Distribution System Services

The functionality provided by MAC distribution system services is distinct from station services in that these services extend across the distribution system rather than just between sending and receiving stations at either end of the air interface. The 802.11 distribution system services are described in list below.

  • Association - This service enables a logical connection to be made between a station and an access point.

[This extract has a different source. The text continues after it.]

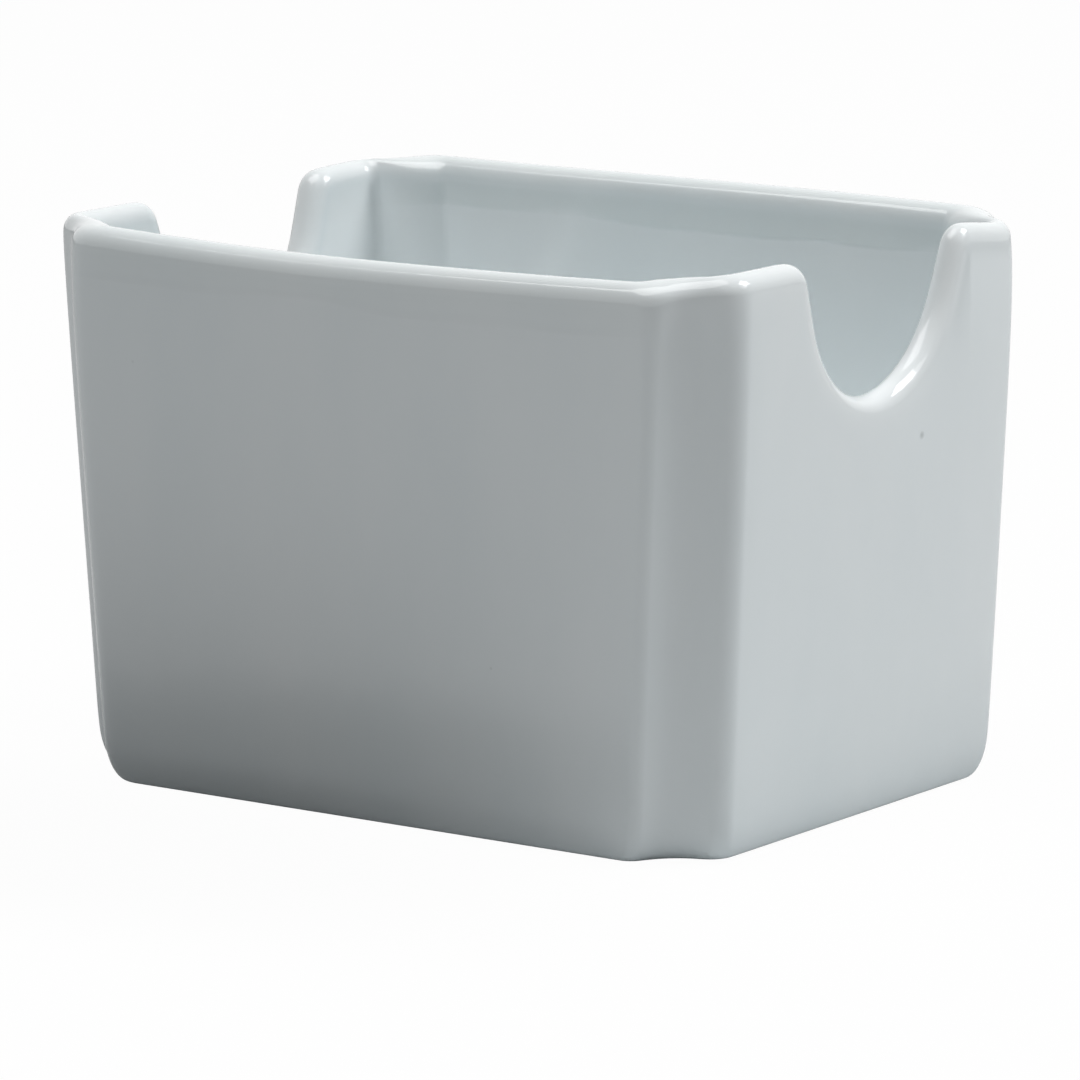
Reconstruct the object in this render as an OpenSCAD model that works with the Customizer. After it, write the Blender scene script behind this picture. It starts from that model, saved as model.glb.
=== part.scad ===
// Sugar packet holder: an open china caddy with scalloped corners and a finger notch in each end wall.
// X runs along the long walls, Y across, Z up. The origin is on the table, under the middle of the caddy.

/* [Overall] */
// Length over the end walls, at the rim
length = 96; // [84:0.5:130]
// Width over the long walls, at the rim
width = 67; // [64:0.5:95]
// Height from the table to the top of the rim
height = 65; // [52:0.5:95]

/* [Walls and base] */
// Thickness of the walls
wall = 4.3; // [3:0.1:6]
// Height of the floor's upper face above the table
floor_h = 6; // [4:0.1:10]
// Lean of the end walls, inward towards the base, in degrees
end_lean = 3.3; // [0:0.1:6]
// Lean of the long walls, inward towards the base, in degrees
side_lean = 0.7; // [0:0.1:4]
// How far the outer walls curve inward towards the base
base_in = 1.7; // [1:0.1:5]
// Height of that curve
base_rise = 5.6; // [1:0.1:8]
// Radius where the inner walls meet the floor
floor_r = 4; // [1:0.1:8]

/* [Scalloped corners] */
// Outer radius from a long wall into the scallop
front_r = 4.7; // [2:0.1:8]
// Radius of the scallop's hollow
scallop_r = 6.9; // [4:0.1:12]
// Outer radius from the scallop into an end wall
end_r = 2.1; // [1:0.1:6]
// Direction of the wall where the hollow starts, in degrees off the long wall
scallop_in = 67; // [50:1:80]
// Direction of the wall where the hollow ends, in degrees off the long wall
scallop_out = 26; // [10:1:45]
// Radius of the ridge that the scallop makes inside
ridge_r = 8; // [5:0.1:16]
// Inner radius from a long wall into the ridge
inner_front_r = 1.4; // [0.5:0.1:6]
// Inner radius from the ridge into an end wall
inner_end_r = 0.9; // [0.5:0.1:6]

/* [Finger notches] */
// Depth of a notch below the rim
notch_depth = 17; // [10:0.1:25]
// Radius of a notch's round bottom
notch_r = 13.8; // [6:0.1:14.4]
// Flare of a notch's sides, in degrees off upright
notch_flare = 19; // [4:1:25]
// Radius of the turn from the rim down into a notch, along the middle of the rim
shoulder_r = 1; // [0.5:0.1:3]

/* [Foot] */
// Height of the bare foot
foot_h = 0.4; // [0.3:0.1:2]
// Width of the bare foot
foot_w = 3.6; // [2:0.1:5]
// How far the foot stands inside the base's edge
foot_in = 2.4; // [0:0.1:4]
// Depth of the hollow in the base, above the foot
recess = 1; // [0.4:0.1:2]

/* [Hidden] */

// Steps along each arc of the outline, the rim and the rounds
corner_steps = 5;
shoulder_steps = 4;
notch_steps = 9;
rim_steps = 10;
round_steps = 5;

// Middle line of the rim, level along the walls and dipping through each notch
rim_r = wall / 2;
rim_z = height - rim_r;
path_r = notch_r + rim_r;
path_z = height - notch_depth + notch_r;

// Distance of the foot's outer edge inside the outer walls
foot_edge = base_in + foot_in;

// Turn of the line down a notch's side: the whole flare, or less in a notch too shallow for it
full_turn = acos(max(-1, 1 - notch_depth / (path_r + shoulder_r)));
side_turn = min(90 - notch_flare, full_turn);
side_top_z = rim_z - shoulder_r * (1 - cos(side_turn));
side_low_z = path_z - path_r * cos(side_turn);
side_run = (side_top_z - side_low_z) * tan(notch_flare);
shoulder_y = (path_r + shoulder_r) * sin(side_turn) + side_run;

// Corner outline seen from above, from the square corner at [0, 0]: a convex arc, a hollow and a convex arc.
// A heading is the wall's direction in degrees off the long wall. The hollow's radius is negative.
function turn(r, from, to) = r * [sin(to) - sin(from), cos(to) - cos(from)];
function arc(start, r, from, to) = [
  for (i = [0 : corner_steps - 1])
    start + turn(r, from, from + (to - from) * i / corner_steps)
];
function corner(r1, r2, r3) =
  let (
    leg1 = turn(r1, 0, scallop_in),
    leg2 = turn(-r2, scallop_in, scallop_out),
    leg3 = turn(r3, scallop_out, 90),
    p0 = [-(leg1 + leg2 + leg3).x, 0],
    p1 = p0 + leg1,
    p2 = p1 + leg2
  )
  concat(
    arc(p0, r1, 0, scallop_in),
    arc(p1, -r2, scallop_in, scallop_out),
    arc(p2, r3, scallop_out, 90),
    [p2 + leg3]
  );
outer_corner = corner(front_r, scallop_r, end_r);
inner_corner = corner(inner_front_r, ridge_r, inner_end_r);

// A face is a wall surface: [its corner outline, how far it lies inside the outer walls].
OUTER = [outer_corner, 0];
INNER = [inner_corner, wall];

// A column is one upright section of the wall: [place, y, height of the rim's middle, direction out of the rim].
// The place is a point's number along the corner, or a wall's name. y is used on an end wall only.
LONG_WALL = -1;
END_WALL = -2;
UP = [0, 0, 1];
function notch_column(y, z, t) = [END_WALL, y, z, [0, -sin(t), cos(t)]];
quarter = concat(
  [[LONG_WALL, 0, rim_z, UP]],
  [for (i = [0 : len(outer_corner) - 1]) [i, 0, rim_z, UP]],
  [
    for (i = [0 : shoulder_steps])
      let (t = side_turn * i / shoulder_steps)
        notch_column(shoulder_y - shoulder_r * sin(t), rim_z - shoulder_r * (1 - cos(t)), t)
  ],
  [
    for (i = [0 : notch_steps])
      let (t = side_turn * (1 - i / notch_steps))
        notch_column(path_r * sin(t), path_z - path_r * cos(t), t)
  ]
);

// Half length and half width at a height, a distance inside the outer walls
function half_at(z, inset) = [
  length / 2 - (rim_z - z) * tan(end_lean) - inset,
  width / 2 - (rim_z - z) * tan(side_lean) - inset
];

// Half of an end wall's flat width at a height
function flat_at(face, z, inset) =
  half_at(z, face[1] + inset).y + face[0][len(face[0]) - 1].y;

// Point of a column on a face at a height, moved inward by an inset
function on_face(column, face, z, inset = 0) =
  let (half = half_at(z, face[1] + inset))
  column[0] == LONG_WALL ? [0, half.y, z]
  : column[0] == END_WALL
    ? [half.x, column[1] * flat_at(face, z, inset) / flat_at(face, column[2], 0), z]
  : [half.x + face[0][column[0]].x, half.y + face[0][column[0]].y, z];

// Section of the wall at a column, from the hollow under the base, round the rim, to the floor inside
function section(column) =
  let (
    outside = on_face(column, OUTER, column[2]),
    inside = on_face(column, INNER, column[2]),
    middle = (outside + inside) / 2,
    half = (outside - inside) / 2
  )
  concat(
    [on_face(column, OUTER, foot_h + recess, foot_edge + foot_w + recess)],
    [on_face(column, OUTER, foot_h, foot_edge + foot_w)],
    [
      for (i = [0 : round_steps])
        let (t = 90 * i / round_steps)
          on_face(column, OUTER, foot_h + base_rise * (1 - cos(t)), base_in * (1 - sin(t)))
    ],
    [
      for (i = [0 : rim_steps])
        let (t = 180 * i / rim_steps)
          middle + half * cos(t) + column[3] * rim_r * sin(t)
    ],
    [
      for (i = [0 : round_steps])
        let (t = 90 * i / round_steps)
          on_face(column, INNER, floor_h + floor_r * (1 - sin(t)), floor_r * (1 - cos(t)))
    ]
  );

// A quarter of the wall is mirrored into all four, one loop of sections round the caddy
function flip(points, x, y) = [for (p = points) [p.x * x, p.y * y, p.z]];
function backwards(list) = [for (i = [len(list) - 1 : -1 : 0]) list[i]];
function without_last(list) = [for (i = [0 : len(list) - 2]) list[i]];
function all_round(sections) =
  let (back = backwards(sections))
  concat(
    [for (s = without_last(sections)) flip(s, 1, 1)],
    [for (s = without_last(back)) flip(s, 1, -1)],
    [for (s = without_last(sections)) flip(s, -1, -1)],
    [for (s = without_last(back)) flip(s, -1, 1)]
  );

// Outline of the outer walls at the base, a distance inside them
function base_outline(inset) = [
  for (s = all_round([for (c = quarter) [on_face(c, OUTER, foot_h, inset)]]))
    [s[0].x, s[0].y]
];

// Glazed body: floor, four walls, scalloped corners, round rim and two finger notches in one casting
module body() {
  loop = all_round([for (c = quarter) section(c)]);
  columns = len(loop);
  rows = len(loop[0]);
  under = columns * rows;
  above = under + 1;
  points = concat(
    [for (s = loop) each s],
    [[0, 0, foot_h + recess], [0, 0, floor_h]]
  );
  faces = [
    for (c = [0 : columns - 1])
      let (here = c * rows, next = (c + 1) % columns * rows)
        each concat(
          [[here, under, next]],
          [
            for (r = [0 : rows - 2])
              each [
                [here + r, next + r, here + r + 1],
                [next + r, next + r + 1, here + r + 1]
              ]
          ],
          [[here + rows - 1, next + rows - 1, above]]
        )
  ];
  color("aliceblue")
    polyhedron(points, faces);
}

// Bare foot that the caddy was fired on, ground flat
module foot_ring() {
  color("wheat")
    linear_extrude(foot_h)
      difference() {
        polygon(base_outline(foot_edge));
        polygon(base_outline(foot_edge + foot_w));
      }
}

body();
foot_ring();
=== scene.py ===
import math

import bpy
from mathutils import Matrix, Vector


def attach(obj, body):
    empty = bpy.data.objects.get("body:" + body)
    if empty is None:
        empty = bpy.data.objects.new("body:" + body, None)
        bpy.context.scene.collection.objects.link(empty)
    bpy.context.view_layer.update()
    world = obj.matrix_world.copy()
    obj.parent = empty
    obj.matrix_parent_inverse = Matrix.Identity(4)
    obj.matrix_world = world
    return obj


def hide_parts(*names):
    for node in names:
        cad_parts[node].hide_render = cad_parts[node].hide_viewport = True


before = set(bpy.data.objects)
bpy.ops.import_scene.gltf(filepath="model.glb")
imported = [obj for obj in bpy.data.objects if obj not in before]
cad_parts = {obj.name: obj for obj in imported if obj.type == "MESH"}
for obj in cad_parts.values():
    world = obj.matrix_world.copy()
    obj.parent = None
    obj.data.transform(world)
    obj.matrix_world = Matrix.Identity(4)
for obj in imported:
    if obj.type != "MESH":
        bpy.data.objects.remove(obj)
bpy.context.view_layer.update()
print("frame loaded")

mm = 0.001


# Small helpers for node trees
def addNode(tree, kind, inputs=None, **settings):
    node = tree.nodes.new(kind)
    for name, value in settings.items():
        setattr(node, name, value)
    for key, value in (inputs or {}).items():
        if isinstance(value, bpy.types.NodeSocket):
            tree.links.new(value, node.inputs[key])
        else:
            node.inputs[key].default_value = value
    return node


def mathNode(tree, operation, *values):
    return addNode(tree, "ShaderNodeMath", dict(enumerate(values)), operation=operation).outputs[0]


def vectorNode(tree, operation, *values):
    return addNode(tree, "ShaderNodeVectorMath", dict(enumerate(values)), operation=operation).outputs[0]


def scaled(tree, vector, factor):
    return addNode(tree, "ShaderNodeVectorMath", {0: vector, "Scale": factor}, operation="SCALE").outputs[0]


def mixed(tree, factor, first, second):
    inputs = {0: factor, 4: first, 5: second}
    return addNode(tree, "ShaderNodeMix", inputs, data_type="VECTOR").outputs[1]


def mapped(tree, value, fromRange, toRange=(0.0, 1.0), kind="LINEAR"):
    inputs = {"Value": value, "From Min": fromRange[0], "From Max": fromRange[1],
              "To Min": toRange[0], "To Max": toRange[1]}
    return addNode(tree, "ShaderNodeMapRange", inputs, interpolation_type=kind).outputs[0]


def cloudy(tree, place, scale, detail):
    inputs = {"Vector": place, "Scale": scale, "Detail": detail}
    return addNode(tree, "ShaderNodeTexNoise", inputs).outputs["Fac"]


def objectPlace(tree):
    return addNode(tree, "ShaderNodeTexCoord").outputs["Object"]


def newTree(name, kind, inputs, outputs):
    tree = bpy.data.node_groups.new(name, kind)
    for label, socketKind, value in inputs:
        socket = tree.interface.new_socket(label, in_out="INPUT", socket_type=socketKind)
        if value is not None:
            socket.default_value = value
    for label, socketKind in outputs:
        tree.interface.new_socket(label, in_out="OUTPUT", socket_type=socketKind)
    return tree, tree.nodes.new("NodeGroupInput").outputs, tree.nodes.new("NodeGroupOutput").inputs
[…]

An access point cannot receive or deliver any data until a station has associated, since association provides the distribution system with the information necessary for delivery of data.
  • Disassociation - A station disassociates before leaving a network, for example when a wireless link is disabled, the network interface controller is manually disconnected or its host PC is powered down.
  • Reassociation - The reassociation service allows a station to change the attributes (such as supported data rates) of an existing association or to change its association from one BSS to another within an extended BSS. For example, a roaming station may change its association when it senses another access point transmitting a stronger beacon frame.
  • Distribution - The distribution service is used by a station to send frames to another station within the same BSS, or across the distribution system to a station in another BSS.
  • Integration - Integration is an extension of distribution when the access point is a portal to a non-802.11 network and the MSDU has to be transmitted across this network to its destination. The integration service provides the necessary address and media specific translation so that an 802.11 MSDU can be transmitted across the new medium and successfully received by the destination device’s non-802.11 MAC.